We can watch the scenes with or without commentary from Dobkin. He tells us why he excised the pieces and tosses out a few production notes. He doesn’t add great insight, but he does his job acceptably well.

Next we get a featurette called Event Planning. This 11-minute, 35-second piece presents movie clips, behind the scenes elements, and interviews. We hear from Dobkin, Vaughn, Wilson, costume designer Denise Wingate, set decorator Garret Lewis, producer Andrew Panay, screenwriters Steve Farber and Bob Fisher, wedding coordinator Lovelynn van der Horst, magic and balloon consultant Michael Stellman, and actors Christopher Walken, Rachel McAdams, and Jane Seymour.

The show looks at creating all the different weddings, the interaction between Vaughn and Wilson, and Dobkin’s work.
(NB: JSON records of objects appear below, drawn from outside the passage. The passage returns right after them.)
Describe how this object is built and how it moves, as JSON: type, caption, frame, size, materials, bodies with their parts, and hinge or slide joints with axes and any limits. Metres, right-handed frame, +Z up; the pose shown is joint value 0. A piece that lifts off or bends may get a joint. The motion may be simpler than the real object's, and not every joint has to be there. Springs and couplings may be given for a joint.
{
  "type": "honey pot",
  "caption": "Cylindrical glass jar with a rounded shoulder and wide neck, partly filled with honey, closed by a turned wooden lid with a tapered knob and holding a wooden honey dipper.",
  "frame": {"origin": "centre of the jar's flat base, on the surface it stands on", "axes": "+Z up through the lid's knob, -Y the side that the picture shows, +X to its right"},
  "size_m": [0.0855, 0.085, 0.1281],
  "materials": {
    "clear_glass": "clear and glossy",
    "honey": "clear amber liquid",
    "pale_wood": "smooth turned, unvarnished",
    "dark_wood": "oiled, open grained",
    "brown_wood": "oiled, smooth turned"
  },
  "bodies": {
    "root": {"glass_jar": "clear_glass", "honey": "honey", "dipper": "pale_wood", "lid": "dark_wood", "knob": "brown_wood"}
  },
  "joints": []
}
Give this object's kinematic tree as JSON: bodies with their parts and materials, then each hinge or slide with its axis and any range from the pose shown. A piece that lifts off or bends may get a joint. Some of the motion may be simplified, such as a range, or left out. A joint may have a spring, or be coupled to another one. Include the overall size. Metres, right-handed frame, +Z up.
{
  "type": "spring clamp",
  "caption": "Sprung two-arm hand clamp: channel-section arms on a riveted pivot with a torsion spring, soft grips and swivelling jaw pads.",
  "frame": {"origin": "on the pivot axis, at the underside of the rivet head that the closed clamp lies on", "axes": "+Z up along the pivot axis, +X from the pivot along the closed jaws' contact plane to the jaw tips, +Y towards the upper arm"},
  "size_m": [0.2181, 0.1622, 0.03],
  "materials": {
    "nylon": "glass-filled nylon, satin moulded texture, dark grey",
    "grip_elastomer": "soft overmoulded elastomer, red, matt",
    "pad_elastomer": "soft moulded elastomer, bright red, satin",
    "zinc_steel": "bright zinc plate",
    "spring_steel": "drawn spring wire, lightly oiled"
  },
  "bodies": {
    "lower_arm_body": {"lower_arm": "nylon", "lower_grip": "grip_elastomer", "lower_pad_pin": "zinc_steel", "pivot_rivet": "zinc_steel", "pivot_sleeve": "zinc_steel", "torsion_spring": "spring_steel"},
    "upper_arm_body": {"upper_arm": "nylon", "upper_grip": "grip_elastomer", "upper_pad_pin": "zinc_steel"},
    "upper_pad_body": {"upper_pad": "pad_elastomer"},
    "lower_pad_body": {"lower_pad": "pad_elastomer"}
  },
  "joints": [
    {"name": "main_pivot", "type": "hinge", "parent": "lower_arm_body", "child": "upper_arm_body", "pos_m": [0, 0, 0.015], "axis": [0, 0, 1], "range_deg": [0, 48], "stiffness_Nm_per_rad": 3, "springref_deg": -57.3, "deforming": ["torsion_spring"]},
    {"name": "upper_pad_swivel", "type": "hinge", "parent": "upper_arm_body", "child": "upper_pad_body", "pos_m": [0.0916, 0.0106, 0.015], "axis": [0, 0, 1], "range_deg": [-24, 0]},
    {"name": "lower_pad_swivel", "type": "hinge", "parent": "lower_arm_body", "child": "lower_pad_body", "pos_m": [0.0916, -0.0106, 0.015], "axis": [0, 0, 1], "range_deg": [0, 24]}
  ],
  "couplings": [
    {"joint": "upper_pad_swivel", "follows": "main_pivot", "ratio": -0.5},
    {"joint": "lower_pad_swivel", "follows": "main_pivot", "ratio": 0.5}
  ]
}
A general promotional piece, I wish “Planning” delved more deeply into all the challenges related to staging the various ceremonies. Those elements are interesting, but the rest of the program feels like a glorified trailer.
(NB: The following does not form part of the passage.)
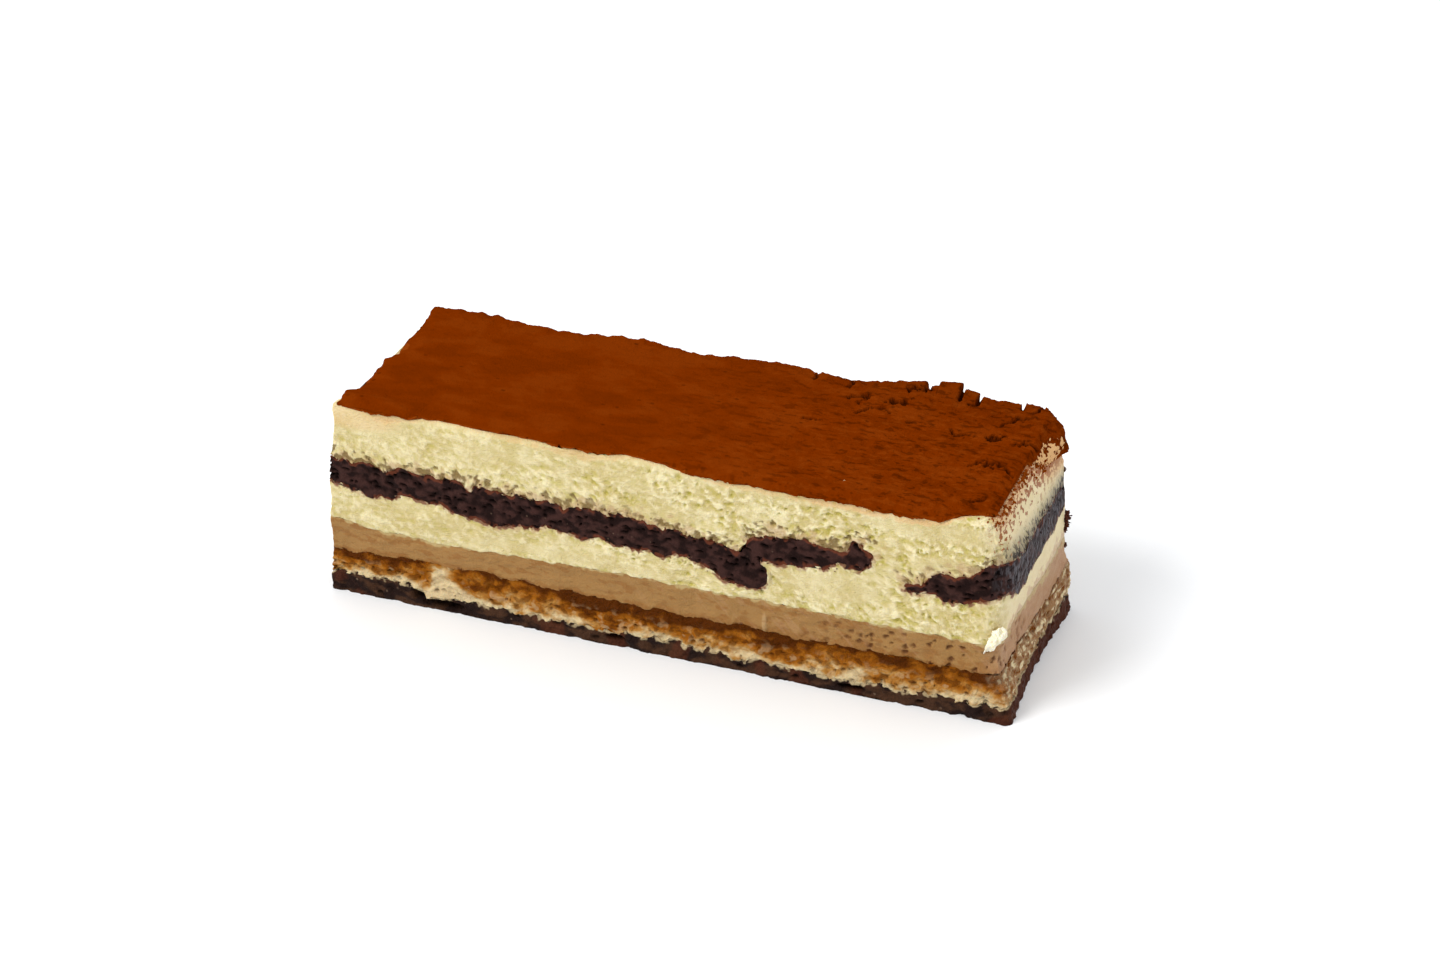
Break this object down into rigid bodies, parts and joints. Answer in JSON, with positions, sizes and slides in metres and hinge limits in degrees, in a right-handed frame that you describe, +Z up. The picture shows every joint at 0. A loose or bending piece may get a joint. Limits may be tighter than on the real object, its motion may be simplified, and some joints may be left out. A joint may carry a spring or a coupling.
{
  "type": "slice of tiramisu cake",
  "caption": "Bar-shaped slice of layered tiramisu cake: dark base, soaked sponge, coffee mousse and cream round broken chocolate sponge, under a ragged cocoa crust.",
  "frame": {"origin": "centre of the underside, on the surface the slice stands on", "axes": "+X along the bar, towards the end where the cocoa hangs over the back corner; +Y through the depth, away from the long cut face that looks along -Y; +Z up"},
  "size_m": [0.1209, 0.0398, 0.0383],
  "materials": {
    "chocolate_base": "moist, crumbly, very dark brown",
    "soaked_sponge": "wet open crumb, amber brown over cream-white",
    "coffee_mousse": "smooth, satin, tan",
    "mascarpone_cream": "porous, matte, pale yellow",
    "chocolate_sponge": "moist crumb, near-black brown",
    "cocoa_dusting": "dry powder, matte, reddish brown"
  },
  "bodies": {
    "root": {"chocolate_base": "chocolate_base", "soaked_sponge": "soaked_sponge", "coffee_mousse": "coffee_mousse", "mascarpone_cream": "mascarpone_cream", "chocolate_sponge_left": "chocolate_sponge", "chocolate_sponge_middle": "chocolate_sponge", "chocolate_sponge_right": "chocolate_sponge", "cocoa_dusting": "cocoa_dusting"}
  },
  "joints": []
}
The Rules of Wedding Crashing goes for seven minutes, 27 seconds. The featurette includes remarks from Vaughn and Wilson. They simply discuss some of the rules of crashing weddings and give us a look at the movie. It’s entertaining but insubstantial.

In the Trailers domain, we find the movie’s teaser and theatrical clips. Lastly, we find a music video for the Sights’ “Circus”. It’s a boring lip-synch video, but the song’s a decent rocker.

Does the Blu-ray lose anything from the DVD? Yup – it axes a fun text piece called “The Rules of Wedding Crashing”.

One of 2005’s biggest hits, Wedding Crashers made its money the old-fashioned way: it earned an audience through positive word of mouth. That doesn’t ensure a movie will be good, but I think it’s quite funny and likable despite a mix of flaws. The Blu-ray provides excellent visuals, decent audio and a mix of reasonably useful supplements. I like this film and think the Blu-ray brings it home well.